Queste sono tematiche a malapena approcciate in Italia: l’egemonia abile, bianca e borghese del sistema dell’arte, che paradossalmente trascura le professioni creative, imponendo condizioni di lavoro precario e/o non retribuite. Queste problematiche strutturali sono emerse ancor più gravemente con lo stop dovuto all’emergenza sanitaria.

Spettacoli annullati o mai programmati, futuri incerti, soggetti sempre più vulnerabili e marginalizzati. Senza contare i casi di violenza fisica o psicologica perpetrati dai datori di lavoro nel settore.
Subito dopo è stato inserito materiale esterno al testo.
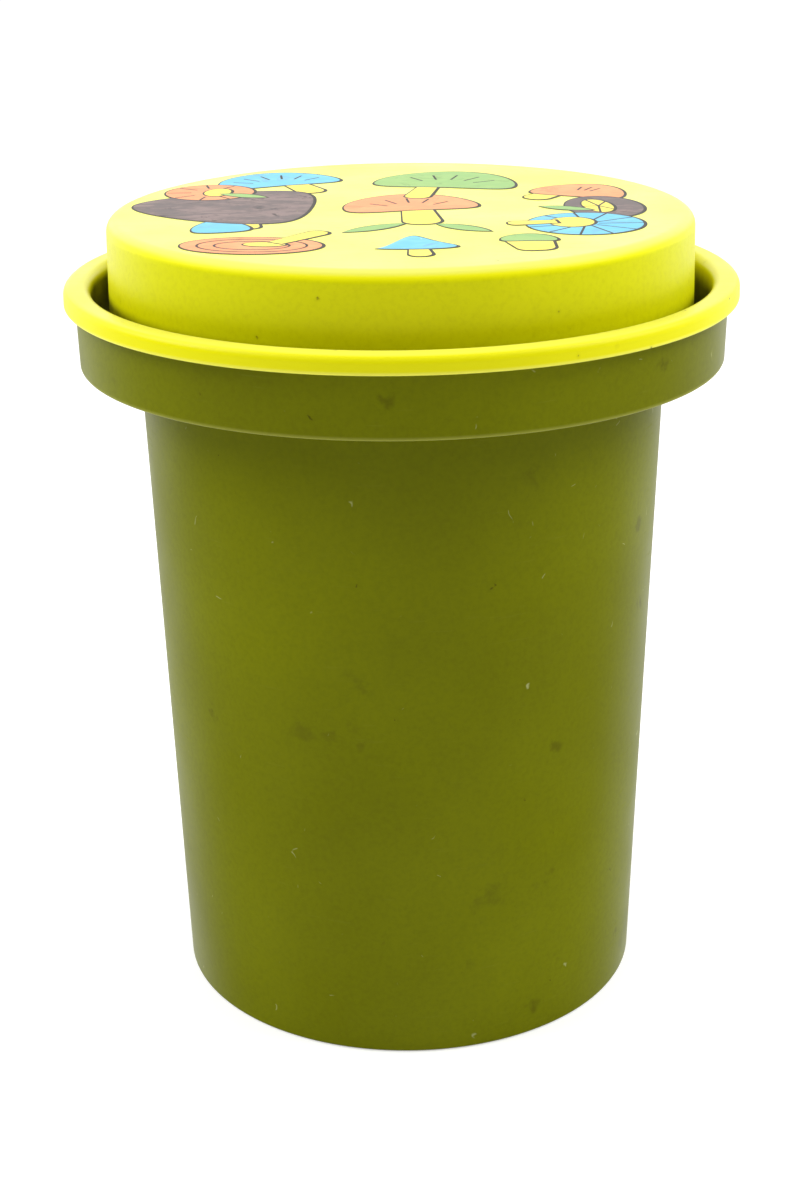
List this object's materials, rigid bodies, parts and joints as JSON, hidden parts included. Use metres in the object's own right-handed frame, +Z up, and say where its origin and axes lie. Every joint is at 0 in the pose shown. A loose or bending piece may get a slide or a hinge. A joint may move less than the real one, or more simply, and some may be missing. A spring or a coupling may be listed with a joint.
{
  "type": "storage canister",
  "caption": "Round tapered plastic storage canister with a wide stepped collar and a plug-in lid whose raised round crown carries a printed mushroom pattern.",
  "frame": {"origin": "centre of the base, on the plane of its foot ring", "axes": "+Z up along the canister's axis, +X to the right of the print's upright side, +Y to its far side"},
  "size_m": [0.1676, 0.1676, 0.2036],
  "materials": {
    "tub_plastic": "satin moulded polyethylene, olive green",
    "lid_plastic": "satin moulded polyethylene, bright yellow-green",
    "ink_outline": "printed ink, charcoal",
    "ink_brown": "printed ink, dark brown, scuffed",
    "ink_orange": "printed ink, orange",
    "ink_blue": "printed ink, light blue",
    "ink_green": "printed ink, leaf green",
    "ink_yellow": "printed ink, yellow"
  },
  "bodies": {
    "canister": {"canister_body": "tub_plastic"},
    "lid": {"lid": "lid_plastic", "ink_outline": "ink_outline", "ink_brown": "ink_brown", "ink_orange": "ink_orange", "ink_blue": "ink_blue", "ink_green": "ink_green", "ink_yellow": "ink_yellow"}
  },
  "joints": [
    {"name": "lid_lift", "type": "slide", "parent": "canister", "child": "lid", "axis": [0, 0, 1], "range_m": [0, 0.1]}
  ]
}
Uno su tutti, il caso Jan Fabre, portato all’attenzione proprio dal Campo Innocente in passato, nella loro prima azione: “Nessun* tocchi il Fallo/Fabre”.

Questa denuncia sistemica trova la forma del poster con le attiviste del collettivo Cheap, che non sono nuove alla connotazione politica della loro attività. Come già ci raccontavano a giugno, in occasione di un’altra iniziativa: «Ci occupiamo di art direction, curatela, progettazione, realizzazione di interventi di arte pubblica e di campagne di comunicazione che utilizzano i linguaggi del contemporaneo. Alcune delle energie che attraversano il nostro progetto sono politiche». La denuncia della condizioni degli e delle art workers è sicuramente una di quelle energie.